Pentelute’s lab worked with Stephen Buchwald, the Camille Dreyfus Professor of Chemistry at MIT; Scott Miller, a professor of chemistry at Yale University; and researchers at Visterra, a local biotech company, on the paper, which appears in the Nov. 5 issue of Nature Chemistry. The paper’s lead authors are former MIT postdoc Daniel Cohen, MIT postdoc Chi Zhang, and MIT graduate student Colin Fadzen.
A simple reaction
Several years ago, Cohen made the serendipitous discovery that an amino acid called selenocysteine can spontaneously react with complex natural compounds without the need for a metal catalyst. Cohen found that when he mixed electron-deficient selenocysteine with the antibiotic vancomycin, the selenocysteine attached itself to a particular spot — an electron-rich ring of carbon atoms within the vancomycin molecule.

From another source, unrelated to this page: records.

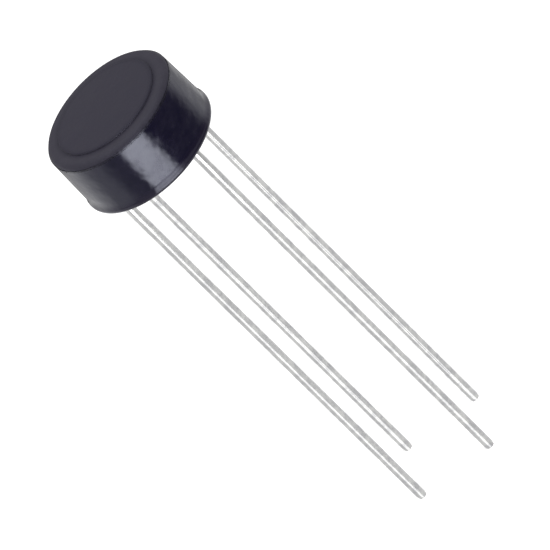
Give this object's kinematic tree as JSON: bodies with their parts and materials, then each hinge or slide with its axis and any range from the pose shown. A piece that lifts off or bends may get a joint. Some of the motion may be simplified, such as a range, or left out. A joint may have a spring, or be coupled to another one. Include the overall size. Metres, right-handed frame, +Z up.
{
  "type": "round bridge rectifier",
  "caption": "Round single-phase bridge rectifier: black drafted resin-filled cup with a flared rim, a raised disc on its flat top, and long straight tinned wire leads on a square pitch.",
  "frame": {"origin": "centre of the seating plane, which is the flat rim of the cup on the lead side", "axes": "+Z up the body's axis, away from the board; the leads hang along -Z; X and Y are the sides of the square lead pattern, with the positive lead at +X+Y"},
  "size_m": [0.0092, 0.0092, 0.0327],
  "materials": {
    "moulded_case": "glossy drafted side, satin flat top",
    "potting_resin": "poured, glossy",
    "tinned_wire": "bright tin plate on copper",
    "silicon": "dark grey silicon with glass-covered edges",
    "solder": "satin grey solder"
  },
  "bodies": {
    "root": {"case_shell": "moulded_case", "resin_fill": "potting_resin", "lead_positive": "tinned_wire", "lead_negative": "tinned_wire", "lead_ac_1": "tinned_wire", "lead_ac_2": "tinned_wire", "die_1": "silicon", "die_2": "silicon", "die_3": "silicon", "die_4": "silicon", "solder_anode_1": "solder", "solder_anode_2": "solder", "solder_anode_3": "solder", "solder_anode_4": "solder", "solder_cathode_1": "solder", "solder_cathode_2": "solder", "solder_cathode_3": "solder", "solder_cathode_4": "solder"}
  },
  "joints": []
}
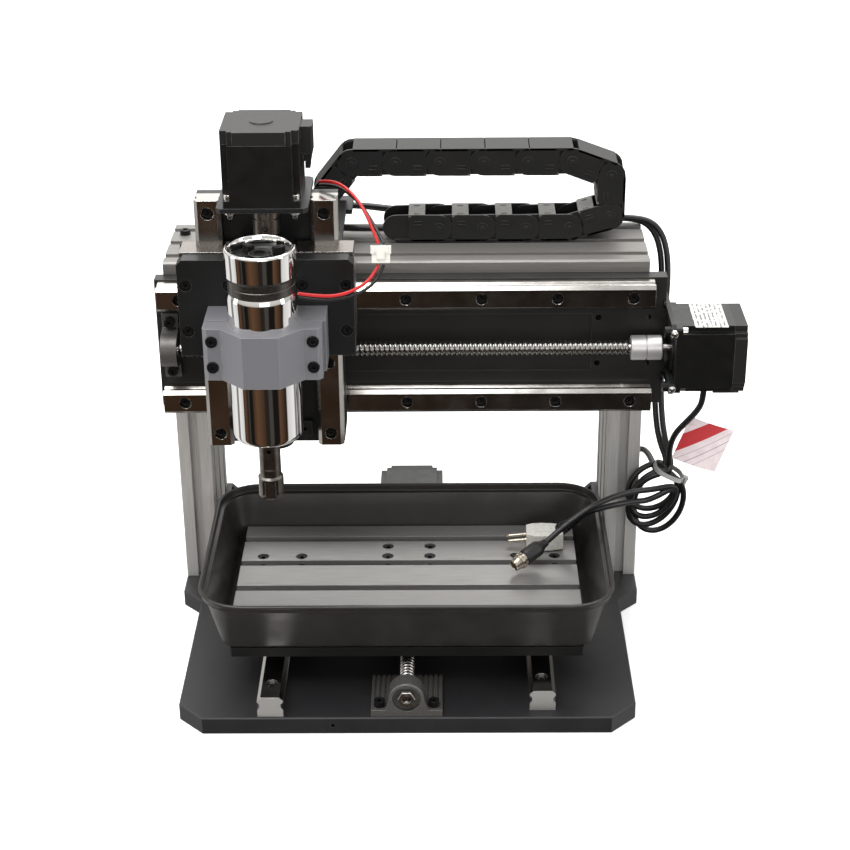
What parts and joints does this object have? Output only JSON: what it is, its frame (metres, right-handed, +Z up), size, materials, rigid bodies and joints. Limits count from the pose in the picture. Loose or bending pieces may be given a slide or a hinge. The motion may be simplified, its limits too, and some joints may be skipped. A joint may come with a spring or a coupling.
{
  "type": "cnc router",
  "caption": "Bench-top router with a fixed gantry, ball-screw axes, a clamped spindle and a slotted table that moves in a drip tray.",
  "frame": {"origin": "middle of the base plate's underside", "axes": "+X along the gantry towards the X motor, +Y from the front bearing towards the Y motor, +Z up"},
  "size_m": [0.4718, 0.3398, 0.4563],
  "materials": {
    "base_coat": "satin charcoal powder coat",
    "aluminium": "brushed, clear anodised",
    "black_plate": "black anodised, satin",
    "rail_steel": "ground and polished",
    "screw_steel": "ground steel",
    "black_screws": "black oxide",
    "grey_housing": "cast, satin",
    "grey_clamp": "bead blasted, matte",
    "motor_black": "semi-gloss black",
    "motor_grey": "matte grey",
    "chrome": "mirror polished",
    "tray_coating": "satin non-stick coating",
    "chain_plastic": "moulded, satin",
    "black_cable": "smooth jacket",
    "red_wire": "smooth insulation",
    "tie_plastic": "moulded",
    "tag_paper": "coated card",
    "plug_metal": "nickel plated",
    "white_plastic": "moulded"
  },
  "bodies": {
    "frame": {"base_plate": "base_coat", "columns": "aluminium", "column_gussets": "black_plate", "gantry_beam": "aluminium", "gantry_face_plate": "black_plate", "x_rails": "rail_steel", "y_rails": "rail_steel", "frame_screws": "black_screws", "x_screw_bearing": "grey_housing", "y_front_bearing": "grey_housing", "motor_mounts": "black_plate", "x_motor": "motor_black", "y_motor": "motor_black", "motor_end_caps": "motor_grey", "cable_chain_lower": "chain_plastic", "harness_cable": "black_cable", "cable_hank": "black_cable", "cable_tie": "tie_plastic", "inspection_tag": "tag_paper", "x_motor_lead": "black_cable", "y_motor_lead": "black_cable", "lead_a": "black_cable", "lead_b": "black_cable"},
    "x_screw_rotor": {"x_screw": "screw_steel", "x_coupling": "screw_steel"},
    "y_screw_rotor": {"y_screw": "screw_steel"},
    "z_screw_rotor": {"z_screw": "screw_steel", "z_coupling": "screw_steel"},
    "x_carriage": {"x_carriage_body": "black_plate", "x_bearing_blocks": "rail_steel", "x_nut_housing": "grey_housing", "z_rails": "rail_steel", "z_rail_screws": "black_screws", "z_motor_plate": "black_plate", "z_motor": "motor_black", "z_motor_cap": "motor_grey", "z_screw_bearing": "grey_housing", "cable_chain_upper": "chain_plastic", "red_lead": "red_wire", "black_lead": "black_cable"},
    "z_carriage": {"z_plate": "black_plate", "z_bearing_blocks": "rail_steel", "z_nut_housing": "grey_housing", "clamp_rear": "grey_clamp", "clamp_front": "grey_clamp", "z_plate_screws": "black_screws", "spindle_body": "chrome", "spindle_cap": "chrome", "lead_connector": "white_plastic"},
    "spindle_rotor": {"spindle_shaft": "screw_steel", "collet_nut": "screw_steel"},
    "y_carriage": {"y_carriage_plate": "black_plate", "y_bearing_blocks": "rail_steel", "y_nut_housing": "grey_housing", "drip_tray": "tray_coating", "t_slot_table": "aluminium", "table_screws": "black_screws", "plug_a": "plug_metal", "plug_b": "white_plastic"},
    "chain_bend": {"cable_chain_bend": "chain_plastic"}
  },
  "joints": [
    {"name": "x_slide", "type": "slide", "parent": "frame", "child": "x_carriage", "axis": [1, 0, 0], "range_m": [0, 0.2], "deforming": ["cable_chain_upper", "cable_chain_lower"]},
    {"name": "y_slide", "type": "slide", "parent": "frame", "child": "y_carriage", "axis": [0, 1, 0], "range_m": [-0.085, 0.045], "deforming": ["lead_a", "lead_b"]},
    {"name": "z_slide", "type": "slide", "parent": "x_carriage", "child": "z_carriage", "axis": [0, 0, 1], "range_m": [-0.068, 0.01], "deforming": ["red_lead", "black_lead"]},
    {"name": "x_spin", "type": "hinge", "parent": "frame", "child": "x_screw_rotor", "pos_m": [0, 0.0227, 0.24575], "axis": [1, 0, 0], "continuous": true},
    {"name": "y_spin", "type": "hinge", "parent": "frame", "child": "y_screw_rotor", "pos_m": [0, -0.006, 0.03], "axis": [0, 1, 0], "continuous": true},
    {"name": "z_spin", "type": "hinge", "parent": "x_carriage", "child": "z_screw_rotor", "pos_m": [-0.1006, -0.047, 0.3], "axis": [0, 0, 1], "continuous": true},
    {"name": "spindle_spin", "type": "hinge", "parent": "z_carriage", "child": "spindle_rotor", "pos_m": [-0.1006, -0.1035, 0.2], "axis": [0, 0, 1], "continuous": true},
    {"name": "chain_roll", "type": "slide", "parent": "frame", "child": "chain_bend", "axis": [1, 0, 0], "range_m": [0, 0.1]}
  ],
  "couplings": [
    {"joint": "x_spin", "follows": "x_slide", "rad_per_m": -1570.8},
    {"joint": "y_spin", "follows": "y_slide", "rad_per_m": -1570.8},
    {"joint": "z_spin", "follows": "z_slide", "rad_per_m": -1570.8},
    {"joint": "chain_roll", "follows": "x_slide", "ratio": 0.5}
  ]
}
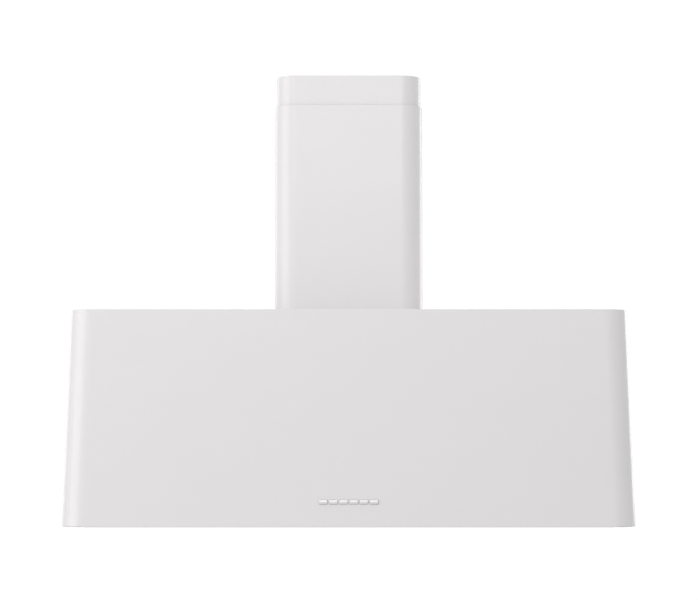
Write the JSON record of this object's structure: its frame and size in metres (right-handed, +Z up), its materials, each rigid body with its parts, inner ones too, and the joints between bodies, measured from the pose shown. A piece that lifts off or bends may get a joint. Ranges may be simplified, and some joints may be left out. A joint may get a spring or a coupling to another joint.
{
  "type": "island range hood",
  "caption": "Ceiling-hung range hood: tapered box canopy with push buttons, filters and lamps, blower inside, and a telescopic square chimney.",
  "frame": {"origin": "centre of the ceiling plate's top face, in the ceiling plane", "axes": "+Z up, +X along the canopy's width, the buttons face -Y"},
  "size_m": [1, 0.651, 0.821],
  "materials": {
    "white_powder_coat": "gloss white powder coat",
    "galvanised_steel": "zinc coated sheet",
    "stainless_steel": "brushed",
    "zinc_plated_fasteners": "bright zinc",
    "grey_plastic": "fine texture",
    "button_chrome": "satin chrome",
    "black_rubber": "matt",
    "grey_foam": "closed-cell foam",
    "motor_paint": "black paint",
    "aluminium": "anodised",
    "frosted_glass": "frosted",
    "circuit_board": "solder mask",
    "cable_sheath": "grey sheath",
    "magnet_ferrite": "sintered"
  },
  "bodies": {
    "ceiling_frame": {"ceiling_plate": "galvanised_steel", "upper_angles": "galvanised_steel", "upper_tie_frame": "galvanised_steel", "upper_chimney": "white_powder_coat", "upper_chimney_screws": "zinc_plated_fasteners", "frame_clamp_screws": "zinc_plated_fasteners"},
    "hood": {"lower_angles": "galvanised_steel", "lower_tie_frame": "galvanised_steel", "frame_base": "galvanised_steel", "frame_base_screws": "zinc_plated_fasteners", "canopy_skin": "white_powder_coat", "canopy_top_plate": "white_powder_coat", "cable_grommet": "black_rubber", "outlet_collar": "grey_plastic", "damper_pin": "zinc_plated_fasteners", "blower_housing_left": "galvanised_steel", "blower_housing_right": "galvanised_steel", "outlet_seal": "grey_foam", "rubber_mounts": "black_rubber", "blower_screws": "zinc_plated_fasteners", "motor_body": "motor_paint", "motor_bracket": "galvanised_steel", "bottom_pan": "white_powder_coat", "pan_brackets": "galvanised_steel", "pan_screws": "zinc_plated_fasteners", "button_guide": "grey_plastic", "switch_board": "circuit_board", "tact_switches": "grey_plastic", "electronics_box": "grey_plastic", "electronics_cover": "grey_plastic", "power_board": "circuit_board", "terminal_block": "grey_plastic", "motor_cable": "cable_sheath", "control_cable": "cable_sheath", "lamp_cables": "cable_sheath", "cable_clips": "grey_plastic", "filter_magnets": "magnet_ferrite", "magnet_brackets": "galvanised_steel", "lamp_rings": "aluminium", "lamp_lenses": "frosted_glass", "lamp_modules": "aluminium", "lamp_clips": "stainless_steel"},
    "lower_cover": {"lower_chimney": "white_powder_coat"},
    "rotor": {"impeller": "aluminium", "impeller_blades": "aluminium", "motor_shaft": "stainless_steel"},
    "damper_left": {"damper_flap_left": "grey_plastic"},
    "damper_right": {"damper_flap_right": "grey_plastic"},
    "filter_left": {"filter_frame_left": "stainless_steel", "filter_baffles_left": "stainless_steel"},
    "filter_middle": {"filter_frame_middle": "stainless_steel", "filter_baffles_middle": "stainless_steel"},
    "filter_right": {"filter_frame_right": "stainless_steel", "filter_baffles_right": "stainless_steel"},
    "push_button_1": {"button_1": "button_chrome"},
    "push_button_2": {"button_2": "button_chrome"},
    "push_button_3": {"button_3": "button_chrome"},
    "push_button_4": {"button_4": "button_chrome"},
    "push_button_5": {"button_5": "button_chrome"},
    "push_button_6": {"button_6": "button_chrome"}
  },
  "joints": [
    {"name": "height_adjust", "type": "slide", "parent": "ceiling_frame", "child": "hood", "axis": [0, 0, -1], "range_m": [-0.04, 0.25]},
    {"name": "lower_chimney_lift", "type": "slide", "parent": "hood", "child": "lower_cover", "axis": [0, 0, 1], "range_m": [0, 0.045]},
    {"name": "impeller_spin", "type": "hinge", "parent": "hood", "child": "rotor", "pos_m": [0, -0.09, -0.608], "axis": [1, 0, 0], "continuous": true},
    {"name": "damper_left_swing", "type": "hinge", "parent": "hood", "child": "damper_left", "pos_m": [0, 0, -0.43], "axis": [0, 1, 0], "range_deg": [0, 80]},
    {"name": "damper_right_swing", "type": "hinge", "parent": "hood", "child": "damper_right", "pos_m": [0, 0, -0.43], "axis": [0, -1, 0], "range_deg": [0, 80]},
    {"name": "filter_left_drop", "type": "hinge", "parent": "hood", "child": "filter_left", "pos_m": [-0.3, 0.209, -0.798], "axis": [1, 0, 0], "range_deg": [0, 75]},
    {"name": "filter_middle_drop", "type": "hinge", "parent": "hood", "child": "filter_middle", "pos_m": [0, 0.209, -0.798], "axis": [1, 0, 0], "range_deg": [0, 75]},
    {"name": "filter_right_drop", "type": "hinge", "parent": "hood", "child": "filter_right", "pos_m": [0.3, 0.209, -0.798], "axis": [1, 0, 0], "range_deg": [0, 75]},
    {"name": "button_1_press", "type": "slide", "parent": "hood", "child": "push_button_1", "axis": [0, 0.9995, -0.0304], "range_m": [0, 0.0012], "stiffness_N_per_m": 800},
    {"name": "button_2_press", "type": "slide", "parent": "hood", "child": "push_button_2", "axis": [0, 0.9995, -0.0304], "range_m": [0, 0.0012], "stiffness_N_per_m": 800},
    {"name": "button_3_press", "type": "slide", "parent": "hood", "child": "push_button_3", "axis": [0, 0.9995, -0.0304], "range_m": [0, 0.0012], "stiffness_N_per_m": 800},
    {"name": "button_4_press", "type": "slide", "parent": "hood", "child": "push_button_4", "axis": [0, 0.9995, -0.0304], "range_m": [0, 0.0012], "stiffness_N_per_m": 800},
    {"name": "button_5_press", "type": "slide", "parent": "hood", "child": "push_button_5", "axis": [0, 0.9995, -0.0304], "range_m": [0, 0.0012], "stiffness_N_per_m": 800},
    {"name": "button_6_press", "type": "slide", "parent": "hood", "child": "push_button_6", "axis": [0, 0.9995, -0.0304], "range_m": [0, 0.0012], "stiffness_N_per_m": 800}
  ]
}
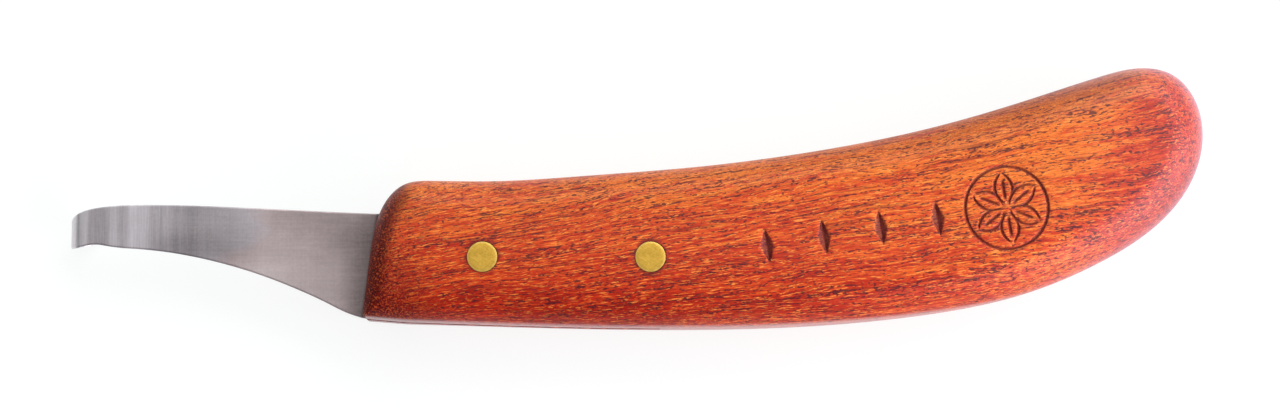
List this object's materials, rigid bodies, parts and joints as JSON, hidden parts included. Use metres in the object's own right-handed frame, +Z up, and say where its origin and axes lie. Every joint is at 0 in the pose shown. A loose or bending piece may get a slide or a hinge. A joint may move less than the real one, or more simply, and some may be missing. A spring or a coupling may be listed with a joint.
{
  "type": "hoof knife",
  "caption": "Farrier's hoof knife: curved steel blade rolled into a small hook at its tip, its tang pinned in a slotted hardwood handle.",
  "frame": {"origin": "middle of the knife's bounding box, on the side of the handle that the knife lies on", "axes": "+X from the hook to the butt, +Y from the cutting edge to the spine, +Z up, away from the side that the knife lies on and against the way the hook rolls"},
  "size_m": [0.2041, 0.0468, 0.02],
  "materials": {
    "blade_steel": "satin, cross-ground",
    "handle_wood": "oiled and waxed red hardwood",
    "pin_brass": "ground flush, satin"
  },
  "bodies": {
    "root": {"blade": "blade_steel", "handle": "handle_wood", "front_pin": "pin_brass", "rear_pin": "pin_brass"}
  },
  "joints": []
}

This led the researchers to try using selenocysteine as a “handle” that could be used to link peptides and small-molecule drugs. They incorporated selenocysteine into naturally occurring antimicrobial peptides — small proteins that most organisms produce as part of their immune defenses. Selenocysteine, a naturally occurring amino acid that includes an atom of selenium, is not as common as the other 20 amino acids but is found in a handful of enzymes in humans and other organisms.
The researchers found that not only were these peptides able to link up with vancomycin, but the chemical bonds consistently occurred at the same location, so all of the resulting molecules were identical. Creating such a pure product is difficult with existing methods for linking complex molecules. Furthermore, doing this kind of reaction with previously existing methods would likely require 10 to 15 steps just to chemically modify vancomycin in a way that would allow it to react with a peptide, the researchers say.